- _GIVEN REQUEST_:
Review the listing and copy each line that holds the word "rigid".

--- THE INPUT ---

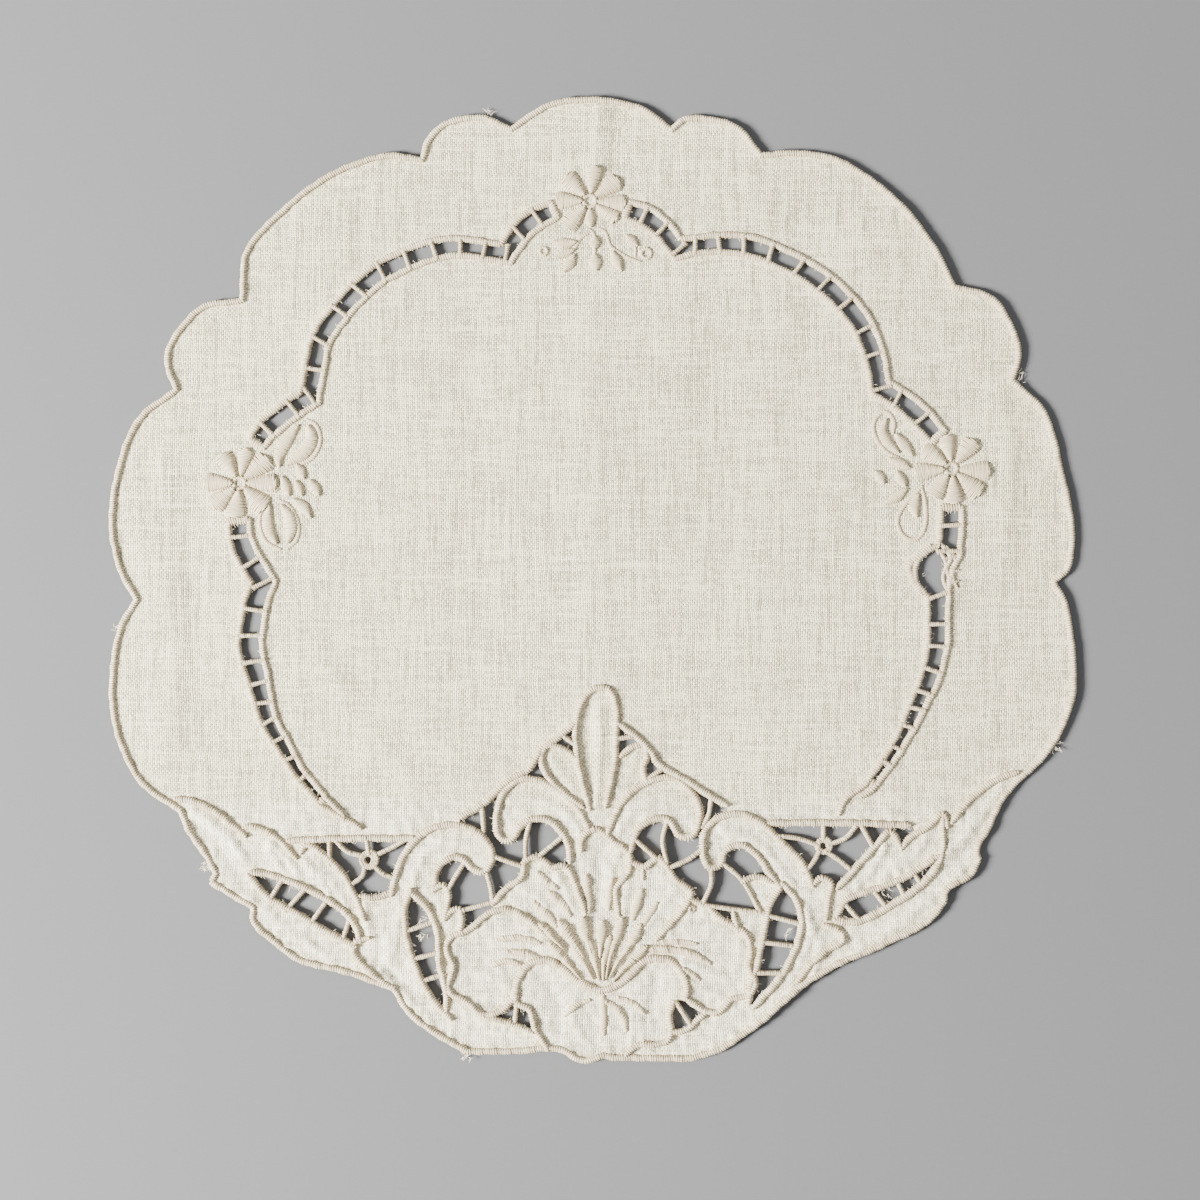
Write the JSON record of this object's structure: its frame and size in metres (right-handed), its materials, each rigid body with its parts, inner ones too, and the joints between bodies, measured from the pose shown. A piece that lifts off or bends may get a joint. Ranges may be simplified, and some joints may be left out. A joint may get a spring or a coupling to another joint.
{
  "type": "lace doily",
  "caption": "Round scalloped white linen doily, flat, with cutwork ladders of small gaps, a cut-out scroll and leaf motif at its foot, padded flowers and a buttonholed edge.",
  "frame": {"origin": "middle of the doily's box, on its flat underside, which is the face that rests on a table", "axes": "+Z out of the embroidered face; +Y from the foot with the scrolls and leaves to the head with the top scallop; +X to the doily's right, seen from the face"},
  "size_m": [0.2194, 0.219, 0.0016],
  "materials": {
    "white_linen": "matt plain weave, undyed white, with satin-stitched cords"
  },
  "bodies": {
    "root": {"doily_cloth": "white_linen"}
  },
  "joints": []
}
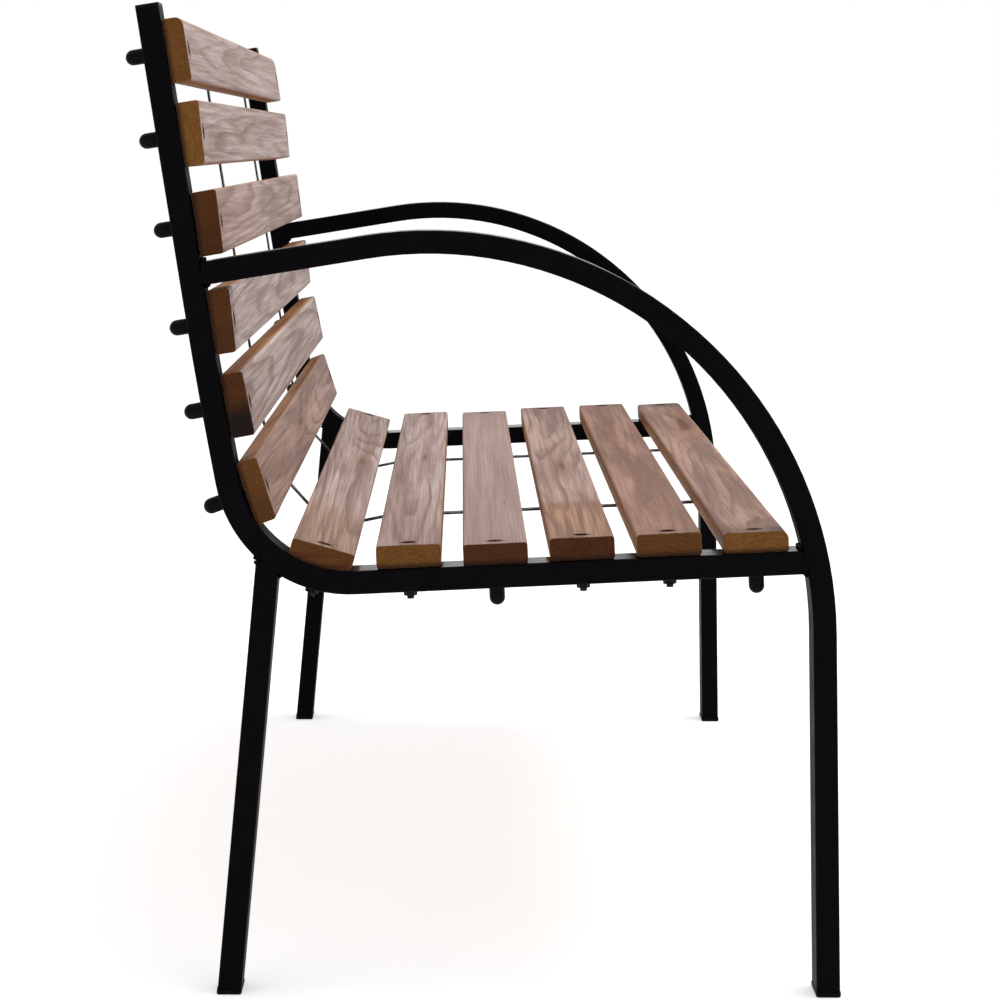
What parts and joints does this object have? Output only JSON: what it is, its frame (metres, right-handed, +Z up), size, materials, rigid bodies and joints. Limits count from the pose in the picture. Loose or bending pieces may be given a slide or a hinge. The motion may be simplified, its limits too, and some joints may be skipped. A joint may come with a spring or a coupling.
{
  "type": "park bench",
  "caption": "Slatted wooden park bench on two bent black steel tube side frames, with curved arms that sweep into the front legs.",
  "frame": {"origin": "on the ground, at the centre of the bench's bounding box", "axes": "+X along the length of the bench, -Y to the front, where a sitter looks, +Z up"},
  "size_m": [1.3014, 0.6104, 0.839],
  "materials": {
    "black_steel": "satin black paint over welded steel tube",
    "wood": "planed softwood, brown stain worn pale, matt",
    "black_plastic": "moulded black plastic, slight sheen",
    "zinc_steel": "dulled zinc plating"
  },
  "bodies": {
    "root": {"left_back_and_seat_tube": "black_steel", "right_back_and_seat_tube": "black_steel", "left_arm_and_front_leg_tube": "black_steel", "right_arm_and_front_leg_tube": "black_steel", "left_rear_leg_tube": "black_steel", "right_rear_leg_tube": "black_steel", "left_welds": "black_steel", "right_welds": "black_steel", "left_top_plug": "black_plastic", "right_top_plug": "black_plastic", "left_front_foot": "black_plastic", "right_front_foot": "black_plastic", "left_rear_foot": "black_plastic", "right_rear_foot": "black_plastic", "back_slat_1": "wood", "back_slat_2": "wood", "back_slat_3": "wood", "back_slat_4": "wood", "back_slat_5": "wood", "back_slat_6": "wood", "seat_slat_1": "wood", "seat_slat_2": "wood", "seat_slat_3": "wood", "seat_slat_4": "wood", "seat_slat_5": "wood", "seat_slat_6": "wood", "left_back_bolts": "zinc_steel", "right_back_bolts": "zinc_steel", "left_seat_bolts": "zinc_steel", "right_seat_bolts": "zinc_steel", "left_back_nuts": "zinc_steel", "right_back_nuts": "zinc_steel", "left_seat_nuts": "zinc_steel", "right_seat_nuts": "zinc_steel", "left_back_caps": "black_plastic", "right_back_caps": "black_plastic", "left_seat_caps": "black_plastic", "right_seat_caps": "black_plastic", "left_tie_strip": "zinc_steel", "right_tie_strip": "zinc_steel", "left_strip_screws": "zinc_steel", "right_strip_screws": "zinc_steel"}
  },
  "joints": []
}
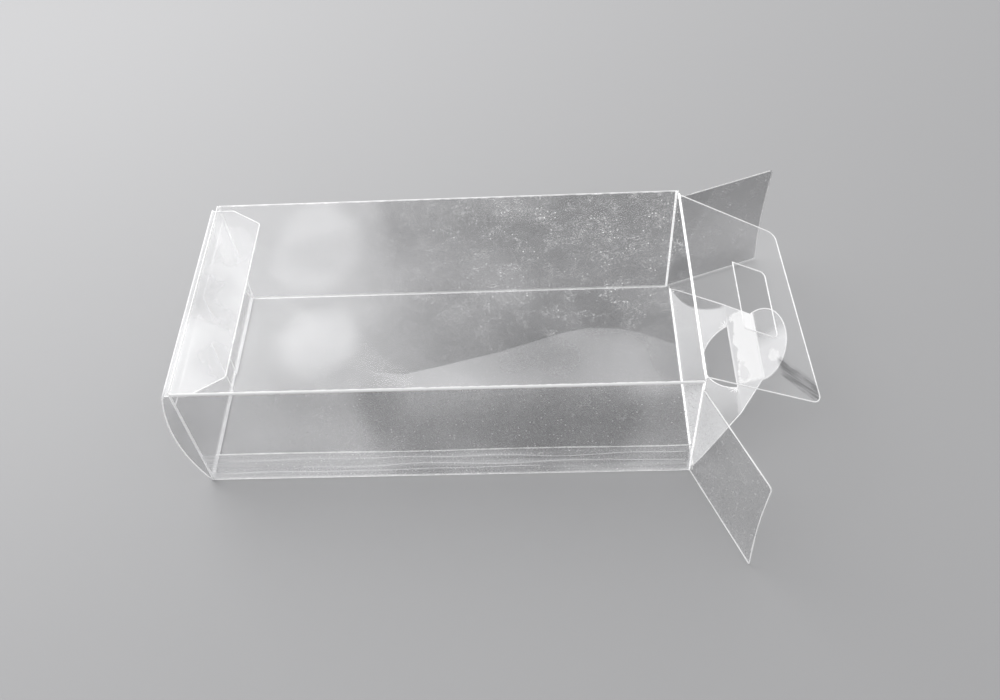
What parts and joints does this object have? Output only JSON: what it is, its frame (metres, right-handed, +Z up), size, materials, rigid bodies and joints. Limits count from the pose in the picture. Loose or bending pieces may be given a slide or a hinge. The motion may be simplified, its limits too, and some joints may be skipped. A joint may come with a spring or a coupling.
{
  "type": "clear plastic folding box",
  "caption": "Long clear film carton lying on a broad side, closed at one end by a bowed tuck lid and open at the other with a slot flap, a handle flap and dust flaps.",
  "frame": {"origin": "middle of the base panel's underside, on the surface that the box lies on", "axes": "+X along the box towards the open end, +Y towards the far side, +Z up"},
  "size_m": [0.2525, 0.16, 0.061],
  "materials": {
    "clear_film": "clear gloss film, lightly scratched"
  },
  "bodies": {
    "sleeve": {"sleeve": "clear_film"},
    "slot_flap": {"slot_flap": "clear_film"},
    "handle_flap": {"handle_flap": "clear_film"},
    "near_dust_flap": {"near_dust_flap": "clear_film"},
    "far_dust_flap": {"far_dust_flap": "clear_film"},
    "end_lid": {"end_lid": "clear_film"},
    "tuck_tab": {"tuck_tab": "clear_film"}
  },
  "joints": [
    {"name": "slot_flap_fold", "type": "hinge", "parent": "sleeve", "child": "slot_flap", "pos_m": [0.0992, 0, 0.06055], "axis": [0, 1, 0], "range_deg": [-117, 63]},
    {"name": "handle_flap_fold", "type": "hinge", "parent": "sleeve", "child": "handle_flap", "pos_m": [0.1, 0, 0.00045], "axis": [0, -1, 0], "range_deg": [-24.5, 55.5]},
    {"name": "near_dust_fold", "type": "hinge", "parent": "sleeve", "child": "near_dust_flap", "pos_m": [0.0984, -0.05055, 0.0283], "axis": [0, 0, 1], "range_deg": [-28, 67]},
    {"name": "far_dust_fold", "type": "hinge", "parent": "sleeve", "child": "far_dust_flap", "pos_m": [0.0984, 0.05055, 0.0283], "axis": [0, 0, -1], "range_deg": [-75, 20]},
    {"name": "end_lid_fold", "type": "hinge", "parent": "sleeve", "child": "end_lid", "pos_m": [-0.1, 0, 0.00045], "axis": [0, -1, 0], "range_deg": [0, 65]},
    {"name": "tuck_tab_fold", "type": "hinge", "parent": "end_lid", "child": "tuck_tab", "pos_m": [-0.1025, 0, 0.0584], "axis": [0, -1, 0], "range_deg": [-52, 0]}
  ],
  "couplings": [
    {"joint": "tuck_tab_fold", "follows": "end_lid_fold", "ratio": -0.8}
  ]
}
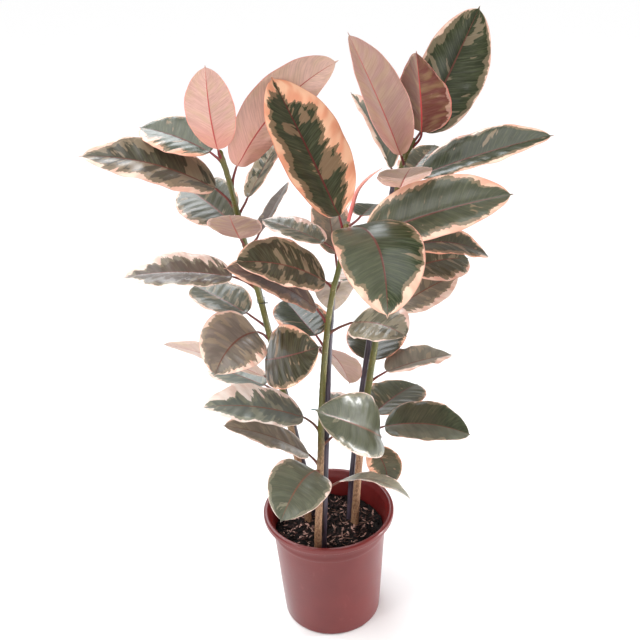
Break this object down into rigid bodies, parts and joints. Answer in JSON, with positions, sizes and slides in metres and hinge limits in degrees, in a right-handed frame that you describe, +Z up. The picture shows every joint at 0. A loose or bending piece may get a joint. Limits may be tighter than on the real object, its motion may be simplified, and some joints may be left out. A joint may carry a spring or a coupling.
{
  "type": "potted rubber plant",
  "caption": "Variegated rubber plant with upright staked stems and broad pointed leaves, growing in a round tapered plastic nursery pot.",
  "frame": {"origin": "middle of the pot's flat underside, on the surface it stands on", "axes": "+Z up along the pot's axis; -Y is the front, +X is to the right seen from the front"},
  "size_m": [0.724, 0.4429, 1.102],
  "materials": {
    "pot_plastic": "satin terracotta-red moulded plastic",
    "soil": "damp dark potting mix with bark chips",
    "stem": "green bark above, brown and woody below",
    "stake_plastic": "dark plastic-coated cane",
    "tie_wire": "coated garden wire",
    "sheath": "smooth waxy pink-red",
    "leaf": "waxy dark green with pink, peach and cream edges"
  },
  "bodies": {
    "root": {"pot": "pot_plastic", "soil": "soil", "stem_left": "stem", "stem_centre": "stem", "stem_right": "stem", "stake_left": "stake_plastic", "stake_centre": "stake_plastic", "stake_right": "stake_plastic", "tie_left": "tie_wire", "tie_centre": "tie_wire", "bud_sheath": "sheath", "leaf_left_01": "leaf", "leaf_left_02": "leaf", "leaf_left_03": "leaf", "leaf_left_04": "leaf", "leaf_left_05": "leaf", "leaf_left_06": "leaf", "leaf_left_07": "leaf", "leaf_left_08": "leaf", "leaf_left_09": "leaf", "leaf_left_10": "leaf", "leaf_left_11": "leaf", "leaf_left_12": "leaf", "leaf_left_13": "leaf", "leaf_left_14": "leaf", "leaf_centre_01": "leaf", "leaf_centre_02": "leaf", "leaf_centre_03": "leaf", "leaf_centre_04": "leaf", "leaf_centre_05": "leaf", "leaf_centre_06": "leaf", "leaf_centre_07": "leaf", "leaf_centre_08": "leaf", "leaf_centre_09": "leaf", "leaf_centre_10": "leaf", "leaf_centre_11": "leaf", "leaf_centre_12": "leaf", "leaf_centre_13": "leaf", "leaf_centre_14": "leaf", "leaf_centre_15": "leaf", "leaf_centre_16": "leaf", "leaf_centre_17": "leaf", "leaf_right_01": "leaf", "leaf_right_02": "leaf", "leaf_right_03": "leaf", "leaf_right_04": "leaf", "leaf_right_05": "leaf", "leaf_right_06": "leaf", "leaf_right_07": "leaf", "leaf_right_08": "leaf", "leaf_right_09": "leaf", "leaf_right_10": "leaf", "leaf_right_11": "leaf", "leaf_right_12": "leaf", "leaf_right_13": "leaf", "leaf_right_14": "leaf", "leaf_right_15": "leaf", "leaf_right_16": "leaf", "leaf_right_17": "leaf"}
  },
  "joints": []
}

---

- _WRITTEN SOLUTION_:
Write the JSON record of this object's structure: its frame and size in metres (right-handed), its materials, each rigid body with its parts, inner ones too, and the joints between bodies, measured from the pose shown. A piece that lifts off or bends may get a joint. Ranges may be simplified, and some joints may be left out. A joint may get a spring or a coupling to another joint.
What parts and joints does this object have? Output only JSON: what it is, its frame (metres, right-handed, +Z up), size, materials, rigid bodies and joints. Limits count from the pose in the picture. Loose or bending pieces may be given a slide or a hinge. The motion may be simplified, its limits too, and some joints may be skipped. A joint may come with a spring or a coupling.
What parts and joints does this object have? Output only JSON: what it is, its frame (metres, right-handed, +Z up), size, materials, rigid bodies and joints. Limits count from the pose in the picture. Loose or bending pieces may be given a slide or a hinge. The motion may be simplified, its limits too, and some joints may be skipped. A joint may come with a spring or a coupling.
Break this object down into rigid bodies, parts and joints. Answer in JSON, with positions, sizes and slides in metres and hinge limits in degrees, in a right-handed frame that you describe, +Z up. The picture shows every joint at 0. A loose or bending piece may get a joint. Limits may be tighter than on the real object, its motion may be simplified, and some joints may be left out. A joint may carry a spring or a coupling.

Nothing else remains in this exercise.